◆ What is expected
Of all the lines in these entries, how many contain the string "continues"? Give only that count.

◆ Provided data

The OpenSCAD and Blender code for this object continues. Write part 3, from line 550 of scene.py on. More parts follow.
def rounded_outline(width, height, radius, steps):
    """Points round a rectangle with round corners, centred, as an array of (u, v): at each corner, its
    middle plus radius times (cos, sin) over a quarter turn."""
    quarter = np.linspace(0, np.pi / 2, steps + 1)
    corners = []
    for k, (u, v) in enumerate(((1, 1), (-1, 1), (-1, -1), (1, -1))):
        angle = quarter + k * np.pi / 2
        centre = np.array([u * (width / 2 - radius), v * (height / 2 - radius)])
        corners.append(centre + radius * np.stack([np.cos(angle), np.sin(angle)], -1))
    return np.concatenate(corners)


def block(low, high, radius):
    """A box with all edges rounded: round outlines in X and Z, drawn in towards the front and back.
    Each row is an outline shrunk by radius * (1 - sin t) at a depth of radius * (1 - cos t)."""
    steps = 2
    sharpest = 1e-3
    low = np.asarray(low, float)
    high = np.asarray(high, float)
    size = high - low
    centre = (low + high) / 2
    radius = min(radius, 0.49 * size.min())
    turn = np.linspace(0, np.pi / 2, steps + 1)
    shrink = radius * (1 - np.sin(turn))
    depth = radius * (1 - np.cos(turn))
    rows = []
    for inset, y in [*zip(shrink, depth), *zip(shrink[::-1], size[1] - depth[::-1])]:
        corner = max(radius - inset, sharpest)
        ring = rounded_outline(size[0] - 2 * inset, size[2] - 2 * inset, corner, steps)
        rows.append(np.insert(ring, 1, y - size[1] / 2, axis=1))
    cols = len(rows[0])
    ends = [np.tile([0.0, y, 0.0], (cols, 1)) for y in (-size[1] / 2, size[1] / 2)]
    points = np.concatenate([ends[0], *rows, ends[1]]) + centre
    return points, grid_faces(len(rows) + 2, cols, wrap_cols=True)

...

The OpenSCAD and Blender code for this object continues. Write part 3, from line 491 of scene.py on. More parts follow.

---

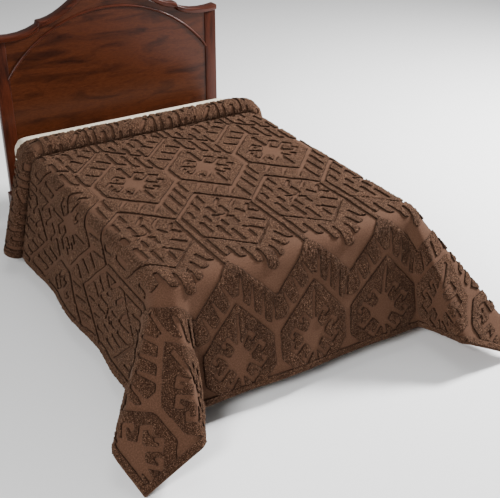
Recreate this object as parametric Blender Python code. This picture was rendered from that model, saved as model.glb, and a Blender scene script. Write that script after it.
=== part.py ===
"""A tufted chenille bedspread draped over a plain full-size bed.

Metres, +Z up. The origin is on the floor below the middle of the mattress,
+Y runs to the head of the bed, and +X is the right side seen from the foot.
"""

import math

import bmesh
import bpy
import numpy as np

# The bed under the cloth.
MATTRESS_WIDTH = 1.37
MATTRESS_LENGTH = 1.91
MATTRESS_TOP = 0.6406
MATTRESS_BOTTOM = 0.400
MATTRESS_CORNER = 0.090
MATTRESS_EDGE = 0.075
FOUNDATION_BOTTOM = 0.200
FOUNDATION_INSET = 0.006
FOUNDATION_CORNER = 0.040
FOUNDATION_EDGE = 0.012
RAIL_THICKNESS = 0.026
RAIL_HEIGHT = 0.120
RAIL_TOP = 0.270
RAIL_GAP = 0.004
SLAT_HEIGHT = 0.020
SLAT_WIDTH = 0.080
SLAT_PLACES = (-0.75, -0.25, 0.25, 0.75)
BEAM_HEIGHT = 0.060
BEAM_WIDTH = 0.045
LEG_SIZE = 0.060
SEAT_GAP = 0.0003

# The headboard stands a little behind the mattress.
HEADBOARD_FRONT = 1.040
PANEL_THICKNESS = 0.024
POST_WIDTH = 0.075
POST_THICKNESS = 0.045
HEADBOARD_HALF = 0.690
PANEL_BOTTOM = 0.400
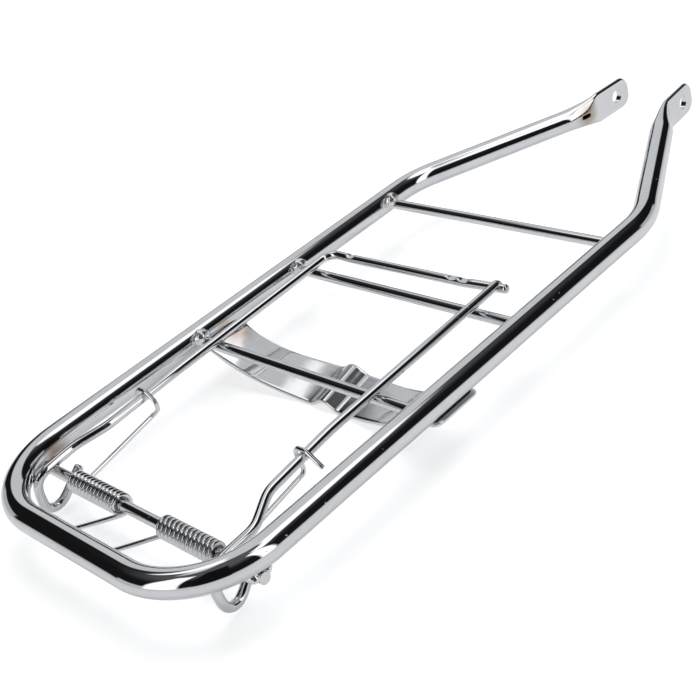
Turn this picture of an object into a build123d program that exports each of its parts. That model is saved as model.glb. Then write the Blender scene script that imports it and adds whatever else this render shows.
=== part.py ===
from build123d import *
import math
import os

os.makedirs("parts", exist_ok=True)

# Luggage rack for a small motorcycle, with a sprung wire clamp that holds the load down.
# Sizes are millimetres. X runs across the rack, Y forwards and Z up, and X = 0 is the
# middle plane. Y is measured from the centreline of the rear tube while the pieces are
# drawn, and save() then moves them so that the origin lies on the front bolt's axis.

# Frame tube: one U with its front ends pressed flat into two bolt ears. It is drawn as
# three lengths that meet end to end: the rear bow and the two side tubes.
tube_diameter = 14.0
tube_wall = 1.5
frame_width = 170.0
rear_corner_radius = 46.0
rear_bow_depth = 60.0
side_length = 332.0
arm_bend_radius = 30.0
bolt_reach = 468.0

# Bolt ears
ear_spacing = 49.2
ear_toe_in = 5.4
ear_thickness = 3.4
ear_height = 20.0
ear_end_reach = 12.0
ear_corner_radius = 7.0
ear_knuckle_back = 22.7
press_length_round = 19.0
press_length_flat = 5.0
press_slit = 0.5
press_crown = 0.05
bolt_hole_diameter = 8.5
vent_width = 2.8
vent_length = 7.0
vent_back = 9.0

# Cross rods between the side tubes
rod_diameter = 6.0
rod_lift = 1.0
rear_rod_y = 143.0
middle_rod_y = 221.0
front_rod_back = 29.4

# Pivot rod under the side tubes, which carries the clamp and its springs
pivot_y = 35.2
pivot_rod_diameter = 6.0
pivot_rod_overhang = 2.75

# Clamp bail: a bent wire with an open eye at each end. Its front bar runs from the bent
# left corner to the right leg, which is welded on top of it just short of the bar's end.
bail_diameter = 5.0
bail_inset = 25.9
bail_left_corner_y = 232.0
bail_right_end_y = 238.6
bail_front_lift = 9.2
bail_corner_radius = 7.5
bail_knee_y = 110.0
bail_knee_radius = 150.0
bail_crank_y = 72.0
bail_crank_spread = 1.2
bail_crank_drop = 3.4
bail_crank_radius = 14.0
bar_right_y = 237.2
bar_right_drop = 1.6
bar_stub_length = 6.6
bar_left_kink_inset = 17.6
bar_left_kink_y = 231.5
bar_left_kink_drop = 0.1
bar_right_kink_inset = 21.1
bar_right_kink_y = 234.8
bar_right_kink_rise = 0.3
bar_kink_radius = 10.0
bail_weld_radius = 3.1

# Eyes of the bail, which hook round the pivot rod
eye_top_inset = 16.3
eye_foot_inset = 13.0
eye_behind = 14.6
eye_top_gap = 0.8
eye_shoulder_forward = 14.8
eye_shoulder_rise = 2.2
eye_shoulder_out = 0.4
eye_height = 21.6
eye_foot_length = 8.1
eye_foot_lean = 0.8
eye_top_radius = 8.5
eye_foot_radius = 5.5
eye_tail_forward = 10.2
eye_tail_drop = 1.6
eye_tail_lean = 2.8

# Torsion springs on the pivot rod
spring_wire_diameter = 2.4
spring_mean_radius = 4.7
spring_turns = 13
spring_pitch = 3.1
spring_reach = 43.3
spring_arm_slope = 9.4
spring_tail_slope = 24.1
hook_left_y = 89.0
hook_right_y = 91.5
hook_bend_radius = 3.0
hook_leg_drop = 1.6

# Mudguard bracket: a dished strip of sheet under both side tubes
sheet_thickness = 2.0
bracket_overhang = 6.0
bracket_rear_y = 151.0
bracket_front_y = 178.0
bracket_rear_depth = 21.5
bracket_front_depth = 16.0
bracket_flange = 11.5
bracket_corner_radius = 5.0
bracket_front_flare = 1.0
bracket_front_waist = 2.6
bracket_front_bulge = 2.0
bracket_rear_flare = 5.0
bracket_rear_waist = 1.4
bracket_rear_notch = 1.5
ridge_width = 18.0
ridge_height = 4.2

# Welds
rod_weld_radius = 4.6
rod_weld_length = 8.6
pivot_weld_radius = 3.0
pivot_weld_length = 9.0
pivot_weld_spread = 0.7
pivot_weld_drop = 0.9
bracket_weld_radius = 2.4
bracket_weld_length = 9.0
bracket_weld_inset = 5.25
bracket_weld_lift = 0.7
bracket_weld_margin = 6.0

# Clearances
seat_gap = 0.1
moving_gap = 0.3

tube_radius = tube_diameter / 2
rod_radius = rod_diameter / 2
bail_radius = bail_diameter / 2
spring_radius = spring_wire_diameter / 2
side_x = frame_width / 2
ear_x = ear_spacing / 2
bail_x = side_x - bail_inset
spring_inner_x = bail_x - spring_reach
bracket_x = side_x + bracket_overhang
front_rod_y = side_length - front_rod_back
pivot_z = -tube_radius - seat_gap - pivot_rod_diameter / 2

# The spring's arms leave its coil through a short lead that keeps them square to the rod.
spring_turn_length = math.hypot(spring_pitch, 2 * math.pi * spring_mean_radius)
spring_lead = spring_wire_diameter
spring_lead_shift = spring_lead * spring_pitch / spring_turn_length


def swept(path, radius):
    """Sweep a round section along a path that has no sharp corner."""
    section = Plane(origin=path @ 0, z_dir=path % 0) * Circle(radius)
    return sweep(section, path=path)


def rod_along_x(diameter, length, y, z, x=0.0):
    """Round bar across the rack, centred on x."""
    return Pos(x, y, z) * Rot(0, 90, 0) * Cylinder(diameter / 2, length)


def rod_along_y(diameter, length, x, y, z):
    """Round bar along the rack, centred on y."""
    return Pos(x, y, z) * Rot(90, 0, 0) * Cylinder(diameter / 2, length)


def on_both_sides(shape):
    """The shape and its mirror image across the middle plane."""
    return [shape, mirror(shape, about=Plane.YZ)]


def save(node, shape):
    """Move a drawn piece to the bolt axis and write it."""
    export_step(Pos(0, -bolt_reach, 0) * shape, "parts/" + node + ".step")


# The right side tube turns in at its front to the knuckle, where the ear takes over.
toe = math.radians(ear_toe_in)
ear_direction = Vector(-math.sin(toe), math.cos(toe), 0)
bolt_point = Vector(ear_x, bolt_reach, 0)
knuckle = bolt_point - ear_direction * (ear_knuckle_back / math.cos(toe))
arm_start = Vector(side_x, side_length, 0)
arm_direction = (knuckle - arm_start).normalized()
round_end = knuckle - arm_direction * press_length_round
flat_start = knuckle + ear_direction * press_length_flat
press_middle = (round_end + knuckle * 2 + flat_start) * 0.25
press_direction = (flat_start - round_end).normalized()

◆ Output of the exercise
2